Earlier I mentioned that I celebrate the Yule for twelve days, but obviously Mothers’ Night and Gifting Day are only two of those days. New Year’s Eve is a third celebration. What about the other nine days?
For my inhired, this varies from one year to the next. To ask what we do to celebrate the Yule is like asking where we each went on vacation; it is never the same thing from one year to the next. I like this flexibility, because every year our extended family is a little different. Work schedules change. Somebody enrolls in college or graduates from college. I may gain a new hiredmann through marriage, or we may lose someone who moved away. One challenge for the twenty-first-century tribe is adapting to the demands of twenty-first-century life! We might gather for wassailing on one evening, or build a gingerbread house or hold a feast in honor of Sunne (the sovereign spirit of the sun), but what day we do any of this is different each year. On a day when most or all of us do not have to work, we will plan longer, more involved festivities.
Other Pagans, however, prefer a more structured schedule. Nick Egelhoff is a Norse Pagan who observes the twelve days of Yule with a series of devotionals. His household honors a different Norse deity or set of spirits each evening:
• December 20th: Mothers’ Night. Offerings are given to the female ancestors, just as I would do. The Norse and the Saxons are both Germanic cultures, so we share quite a bit in common, although there are also many differences. In Nick’s household, a libation of wine is also given to the Norse goddess Frigga on this solstice night.
• December 21st: Honoring Mani and the Wild Hunt. Mani, the Norse god of the moon, is praised and addressed as Brother of the Shining Sun. Offerings of beer, oatmeal, bread, and milk are given both to Mani and to Odinn (Woden), who leads the Wild Hunt at this time of year.
• December 22nd: Sunna’s Day. Offerings of incense and mead or wine are given to Sunna, the Norse goddess of the sun.
• December 23rd: Twins’ Day. Offerings of beer, bread, and milk are given to Freyr and Freya, two deities known to Saxon Pagans as Ing and Freo. This god and goddess are siblings associated with the prosperity or bounty of the earth.
• December 24th: Alfar’s Night. The Alfar are a class of male ancestors that guard or watch over the inherited land of their descendants. Nick tells me that the Alfar “became conflated and connected with other types of spirits” in Norse culture, so they are at the same time ancestral spirits and land spirits. In Nick’s household, the Alfar are given offerings of beer, bread, milk, or “anything that one’s male ancestors might have enjoyed.”

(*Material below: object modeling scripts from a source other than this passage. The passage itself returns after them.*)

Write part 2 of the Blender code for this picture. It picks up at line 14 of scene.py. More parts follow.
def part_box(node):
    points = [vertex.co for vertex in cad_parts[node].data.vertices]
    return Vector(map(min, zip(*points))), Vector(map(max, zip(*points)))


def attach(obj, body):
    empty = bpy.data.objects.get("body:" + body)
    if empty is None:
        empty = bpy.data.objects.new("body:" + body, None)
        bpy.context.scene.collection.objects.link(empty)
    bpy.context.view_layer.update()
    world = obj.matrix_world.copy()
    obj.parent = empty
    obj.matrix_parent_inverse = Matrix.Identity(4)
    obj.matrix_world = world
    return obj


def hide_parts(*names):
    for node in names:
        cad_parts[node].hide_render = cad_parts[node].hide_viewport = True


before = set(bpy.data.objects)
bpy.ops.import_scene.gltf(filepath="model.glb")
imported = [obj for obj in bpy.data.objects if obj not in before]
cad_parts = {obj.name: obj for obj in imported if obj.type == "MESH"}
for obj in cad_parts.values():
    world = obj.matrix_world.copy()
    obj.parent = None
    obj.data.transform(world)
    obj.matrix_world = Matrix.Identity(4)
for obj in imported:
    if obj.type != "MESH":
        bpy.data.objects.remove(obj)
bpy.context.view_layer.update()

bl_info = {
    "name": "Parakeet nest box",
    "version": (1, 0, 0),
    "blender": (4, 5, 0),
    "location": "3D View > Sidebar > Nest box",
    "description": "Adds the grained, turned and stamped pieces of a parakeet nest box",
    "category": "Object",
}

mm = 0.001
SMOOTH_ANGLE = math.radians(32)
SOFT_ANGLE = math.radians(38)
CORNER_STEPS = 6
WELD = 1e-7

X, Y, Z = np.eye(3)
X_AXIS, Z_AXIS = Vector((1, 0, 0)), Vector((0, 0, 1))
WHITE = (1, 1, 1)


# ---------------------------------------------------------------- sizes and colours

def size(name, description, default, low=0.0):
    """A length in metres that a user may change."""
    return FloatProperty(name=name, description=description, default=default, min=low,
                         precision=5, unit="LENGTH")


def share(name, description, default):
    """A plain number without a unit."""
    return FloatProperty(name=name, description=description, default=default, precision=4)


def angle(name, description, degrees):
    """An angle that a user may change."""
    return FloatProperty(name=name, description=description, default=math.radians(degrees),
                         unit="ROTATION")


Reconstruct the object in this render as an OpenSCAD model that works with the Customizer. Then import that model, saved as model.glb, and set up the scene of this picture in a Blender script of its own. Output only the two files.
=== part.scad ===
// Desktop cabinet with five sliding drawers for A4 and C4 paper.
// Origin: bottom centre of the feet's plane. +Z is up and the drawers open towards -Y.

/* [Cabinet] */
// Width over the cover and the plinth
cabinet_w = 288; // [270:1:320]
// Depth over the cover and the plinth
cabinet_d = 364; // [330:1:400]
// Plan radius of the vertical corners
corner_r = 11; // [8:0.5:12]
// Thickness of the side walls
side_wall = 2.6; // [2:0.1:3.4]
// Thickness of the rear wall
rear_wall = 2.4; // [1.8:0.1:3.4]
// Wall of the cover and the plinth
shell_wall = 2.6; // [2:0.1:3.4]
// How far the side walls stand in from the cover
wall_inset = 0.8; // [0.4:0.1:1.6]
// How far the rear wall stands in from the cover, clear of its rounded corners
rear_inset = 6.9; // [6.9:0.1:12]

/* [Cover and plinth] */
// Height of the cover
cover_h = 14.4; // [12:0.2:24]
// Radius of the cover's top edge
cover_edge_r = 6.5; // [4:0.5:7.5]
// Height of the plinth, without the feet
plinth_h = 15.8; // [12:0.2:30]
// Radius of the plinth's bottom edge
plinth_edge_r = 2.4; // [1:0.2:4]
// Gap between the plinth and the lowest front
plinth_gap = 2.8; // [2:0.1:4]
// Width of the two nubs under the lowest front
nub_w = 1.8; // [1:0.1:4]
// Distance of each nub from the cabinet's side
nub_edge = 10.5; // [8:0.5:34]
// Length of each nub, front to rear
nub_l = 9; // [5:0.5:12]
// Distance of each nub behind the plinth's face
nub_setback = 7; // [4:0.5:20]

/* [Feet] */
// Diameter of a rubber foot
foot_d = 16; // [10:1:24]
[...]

• December 25th: Children’s Day. Nick and his wife do not yet have any children, but they believe it is important to honor children nevertheless on this day. “We remember and celebrate the innocence and joy of children,” says Nick. Children’s Day in his household is also a time to honor the spirits of hearth and home. Offerings—usually milk and cookies—are left out for the hausvattir (house elves).
• December 26th: Dvergar’s Night. The dvergar are Norse dwarves. These spirits are believed to be excellent craftsmen. Nick honors them with offerings of jewelry, metals, and mead.

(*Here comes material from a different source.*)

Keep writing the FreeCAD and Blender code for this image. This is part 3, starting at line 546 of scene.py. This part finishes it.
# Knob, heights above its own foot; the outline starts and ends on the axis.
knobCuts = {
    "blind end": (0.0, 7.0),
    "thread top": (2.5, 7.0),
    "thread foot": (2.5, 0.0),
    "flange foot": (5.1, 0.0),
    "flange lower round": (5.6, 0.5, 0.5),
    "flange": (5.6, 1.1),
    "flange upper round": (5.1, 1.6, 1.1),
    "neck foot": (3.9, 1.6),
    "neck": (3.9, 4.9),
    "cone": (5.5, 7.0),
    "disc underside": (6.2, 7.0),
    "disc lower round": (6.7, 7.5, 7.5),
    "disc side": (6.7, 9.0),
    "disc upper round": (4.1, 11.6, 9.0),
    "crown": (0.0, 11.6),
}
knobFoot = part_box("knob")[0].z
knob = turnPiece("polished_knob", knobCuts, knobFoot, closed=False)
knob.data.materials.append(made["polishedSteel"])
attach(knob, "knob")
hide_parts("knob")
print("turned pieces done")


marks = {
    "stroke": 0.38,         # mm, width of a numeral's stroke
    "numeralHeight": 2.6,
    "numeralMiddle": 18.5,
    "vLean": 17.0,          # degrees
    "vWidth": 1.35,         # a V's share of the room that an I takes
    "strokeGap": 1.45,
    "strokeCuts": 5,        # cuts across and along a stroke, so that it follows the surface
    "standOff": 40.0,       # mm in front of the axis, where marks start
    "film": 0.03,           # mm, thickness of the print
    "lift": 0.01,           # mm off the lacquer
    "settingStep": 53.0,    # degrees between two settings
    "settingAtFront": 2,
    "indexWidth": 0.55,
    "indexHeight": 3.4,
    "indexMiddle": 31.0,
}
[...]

• December 27th: Forefathers’ Day. Specific classes of ancestors are honored on Mothers’ Night and Alfar’s Night, but this day is devoted to all ancestors in a more general sense. As Nick puts it, the day is a time to honor the “nameless thousands whose blood, deeds, and luck flow within us.” The offerings can be anything those ancestors might enjoy, but Nick often gives a libation of mead or some other fermented drink.
• December 28th: Hel’s Night. In Germanic traditions, Hel is both a place and the goddess who reigns over that place. It is not a particularly bad place, nor is the goddess Hel (or Hella) a particularly bad goddess. Nick gives her offerings of mead, bread, and meat.

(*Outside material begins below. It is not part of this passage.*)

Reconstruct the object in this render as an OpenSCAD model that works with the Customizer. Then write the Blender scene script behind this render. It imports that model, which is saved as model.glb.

• December 29th: Ygg’s Night. Ygg is another name for the god Odinn, and this night is dedicated to him. The votive offering is always mead or some similar fermented drink, and Ygg is praised as the god who won the runic Mysteries.
• December 30th: Thunderer’s Day. This day is dedicated to the god Thor, who is known to Saxon Pagans as Thunor. In Nick’s devotional liturgy, he is addressed as “You who defend the Midgard, who are Friend to All Men, whose laughter sounds like the roll of thunder.” Beer is the usual offering, but Nick tells me that he might also (or instead) give this god meat or bread.
• December 31st: Twelfth Night. On the last night of the year, Nick and his household honor the Norns, three powerful spirits who shape the fate of men. Fermented drink is the usual offering.
Obviously this is a much more structured approach to celebrating twelve days of Yule, and Nick admits it requires a willingness to adapt to worldly demands at times. This past year, he tells me, “We had to be flexible on one or two nights due to geography and timing. We traveled back to Columbus (Ohio) on Christmas Eve to be with my family, and thus we couldn’t really do the devotionals as originally planned. But we made it work.”
If you understand that plans may need to be changed, a structured twelve-day celebration may appeal more to you.
This could be a series of twelve rituals, as Nick has done, or your tribe may want to alternate rituals with wassailing, feasting, or other Yuletide activities. The right way to do this is whatever way is both true to your spiritual tradition and fulfilling to you and your folk. When celebrating the twelve days of Yule, the important thing is not what you do or when you do it, so long as you do something throughout this twelve day period of transition from one year to the next.
For those of us living in the Northern Hemisphere, the Yuletide brings another year to an end. And then a new year begins, unfolding before us as we walk a Pagan path.